Heartbreaker doesn’t sound like a Whiskeytown album, which lends to the comparison whirlwind, leaving critics with hands in the air or pouring another cup of coffee dumbfounded, unable to nail down what the guy’s doing. Wading from classic folksinger minimalism to raucous blues energy to grandiose, almost uncomfortably personal piano narratives, Adams makes it into an atmospherically solid and securely threaded collection of cozy and pillow-drenching songs.

“What’s weird is that everybody seems to want to staple me down. ‘He went from punk rock to country and now he went from country to big rock and from big rock to folk.’ I didn’t go from anything to anything. I just write songs. They can be whatever they want. I find it unimportant to have to have one type of style that you do and have that be the only thing. I think that it’s other people that want that to be there because it’s safe. I play Ryan Adams music.”

All of these differences are inherent, however, with the move from a six-person, big-sound band to just his one voice and two hands on this latest tour. There also have been changes outside of the music. Ending romantic relationships (and the band itself), moving from New York to Nashville and leaving Antoine, his black cat, behind because Adams didn’t want to separate him from his ex-girlfriend’s cat. “They were best friends,” he says, trailing off.

Adams isn’t stopping, though. He’s starting another album in December. There’s still a finished Whiskeytown album waiting for release after the band’s label fell victim to the Interscope-Geffen merger. (He says once it’s released, there won’t be a Whiskeytown tour: “That whole thing is just sort of over.”) And in the meantime, he’s working with a rock band in Nashville.

“There’s some stuff we’ve started putting together,” he says. “We’re all pretty happy, so we’ll probably record something next year. I’ll have myself a little rock band.”

Just perfect. Just in time for the music world to get over the fact that “country” isn’t necessarily a bad word and doesn’t always mean glittery Nashville and gag-me Garth Brooks, Ryan Adams moves to the country capital and starts a rock band.

Hopefully, the native North Carolinian won’t ever fully lose his accent. He’s not just a troubadour jumping on the country-rock bandwagon. Any music style that becomes a movement is asking for people to eventually get “over it.” Thus, the “alt-country” No Depression-toting followers are terrified of each other. The sound fears grunging out so much that it avoids the title itself at all costs. And that’s what’s most desirable. It’s about the music. Not all the bands lumped in sound the same and it hasn’t been completely exploited yet. There’s no Seattle. And nobody’s going to urban cowboy bars and riding the mechanical bull to Wilco on the jukebox.

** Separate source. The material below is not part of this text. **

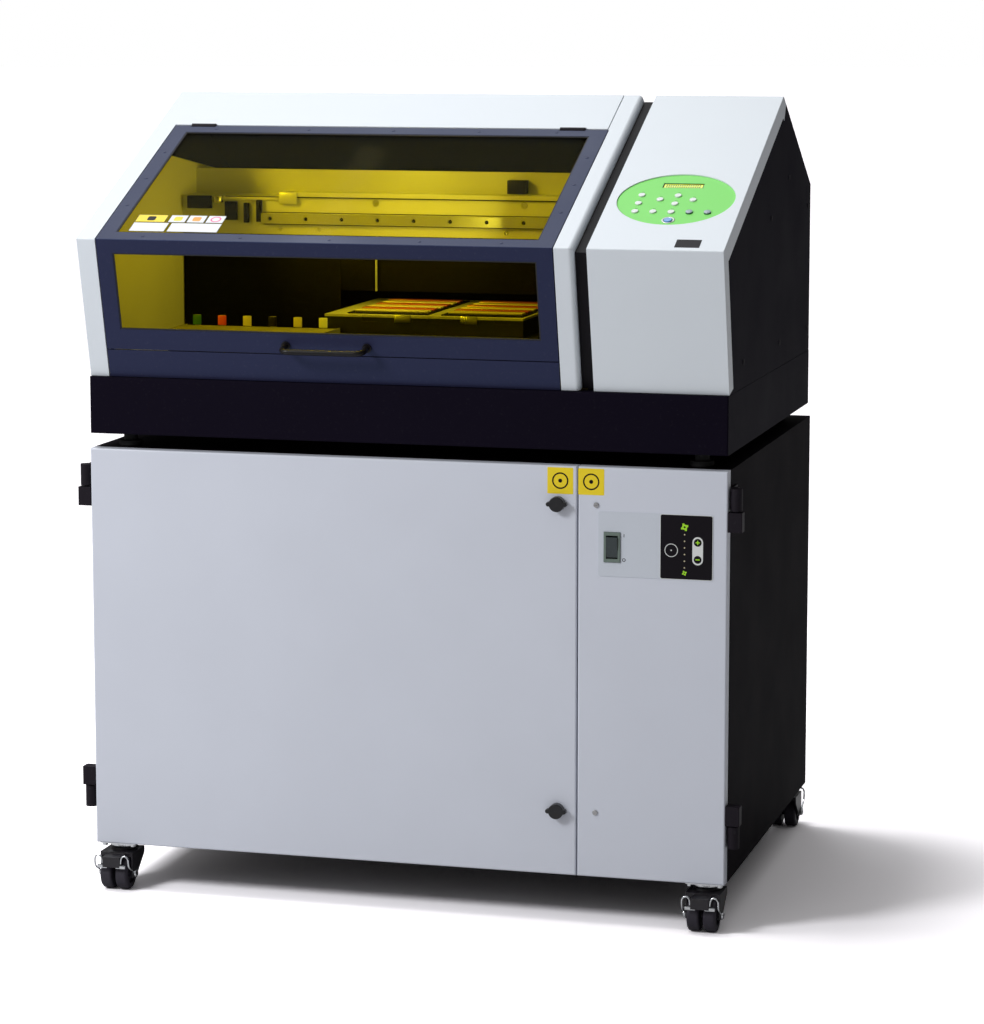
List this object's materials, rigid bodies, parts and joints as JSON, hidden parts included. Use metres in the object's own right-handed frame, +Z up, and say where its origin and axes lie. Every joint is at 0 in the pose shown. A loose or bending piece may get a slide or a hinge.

While mainstream punk turns to silly pop songs and unintelligible rap-rock, many in that set are drawn to country. Similarities exist in songwriting. It’s just softer, slower, acoustic, maybe up a note. It’s actually easier to link bands associated with Whiskeytown to the Replacements rather than to any of the Hank Williamses. Adams says he isn’t punk possibly because he hates labels, possibly because he hates the critics who create them. But Sonic Youth, Dead Kennedys and the Smiths share his record collection space along with metal and classic country-western singers. He does admit that “maybe my lifestyle” could be considered punk. Eventually, the lifestyle wears you down a bit. Maybe his music is a Southern shade of emo. Now that’ll really piss him off.

“I miss Kentucky and I miss my family. All the sweetest winds, they blow across the South,” Adams laments in “Oh My Sweet Carolina.”

You know he’s for real. Especially when hearing one of his recurring nightmares: “There’s one where I have to go to this hotel on the 189th floor or something. Lots of windows. And by the time I get to the top, I’m so scared. I’m crawling around on the floor and I feel like I’m going to get sick.”

Sometimes the air just gets too thin up there. And crawling back home is the only viable option.

Ryan tells me it’s been nice talking to me, but he should probably go because he has another interview scheduled in two minutes. Hopefully, it’s the last one and he has a chance to rest. And maybe when he wakes up and packs his books and clothes for the next leg of the tour, the sun will be shining.